The word apocalypse comes from the Greek word for “uncovering” or “revealing,” which, as writer Kathleen Norris points out, makes it also a word about possibilities or hope.

“While uncovering something we’d just as soon keep hidden is a frightening prospect,” she says, “the point of the apocalypse is not to frighten us into submission.”

It is not until we uncover, or reveal, the reality of our present situation – no matter how dire or bleak it is – that we can honestly begin to see the possibilities and hope for the future. 

“Amid pain and prolonged suffering, when there can be seen on the horizon no relief from disaster, faith turns its face toward heaven, not only for a revelation of God’s will, but also for a vision of the end of the present misery and the beginning of the age to come.” 

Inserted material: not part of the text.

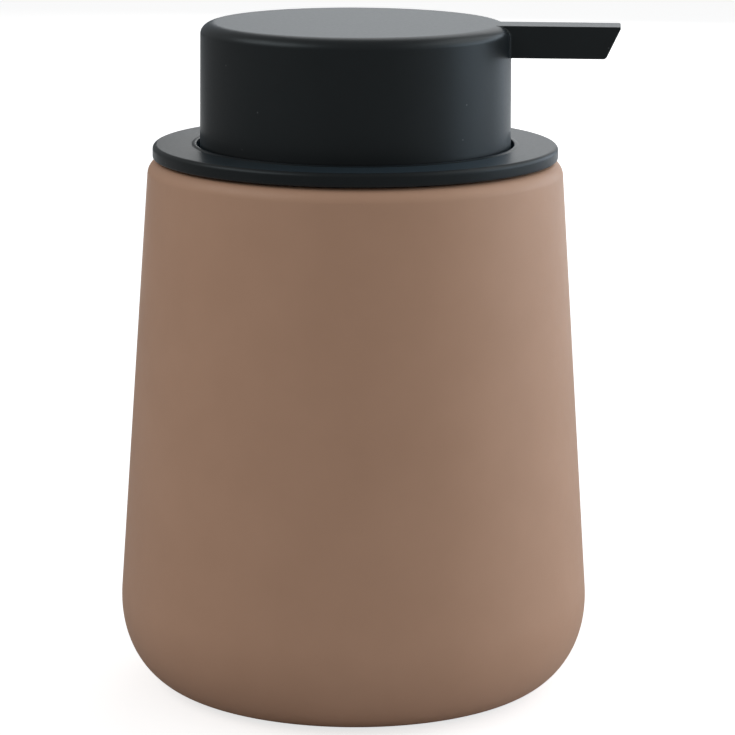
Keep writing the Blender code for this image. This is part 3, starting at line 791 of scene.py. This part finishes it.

With God there is never an end without a new beginning. We hear that in today’s Old Testament reading from Jeremiah. Right before this passage, the prophet has issued dire warnings about the coming end times, and the day of judgment.

But then he offers this vision of hope.

‘The days are surely coming, says the Lord, when I will fulfill the promise made. I will cause a righteous branch to spring up for David, and he will execute justice and righteousness in the land.

We begin Advent with a call to examine the reality of our lives, but also with hope and expectancy that God’s promises will be fulfilled.

We believe, as our prayer for the first Sunday of Advent says, that with God’s help we can cast away the works of darkness and put on the armor of light. 

And although I don’t spend much time thinking about Jesus bursting out of a cloud to physically return to earth, I do believe that Jesus continually comes into the world, most often in ways that we may only recognize in hindsight; that when our foundations are shaking is when we are most likely to encounter him coming to bring hope, and possibilities for new life that we cannot imagine.

That is why on this first Sunday of Advent we sing these words:

Can it be that from our endings, new beginnings you create?
Life from death, and from our rendings, realms of wholeness generate?
Come, O Christ and dwell among us! Hear our cries, come set us free.
Give us hope and faith and gladness. Show us what there yet can be.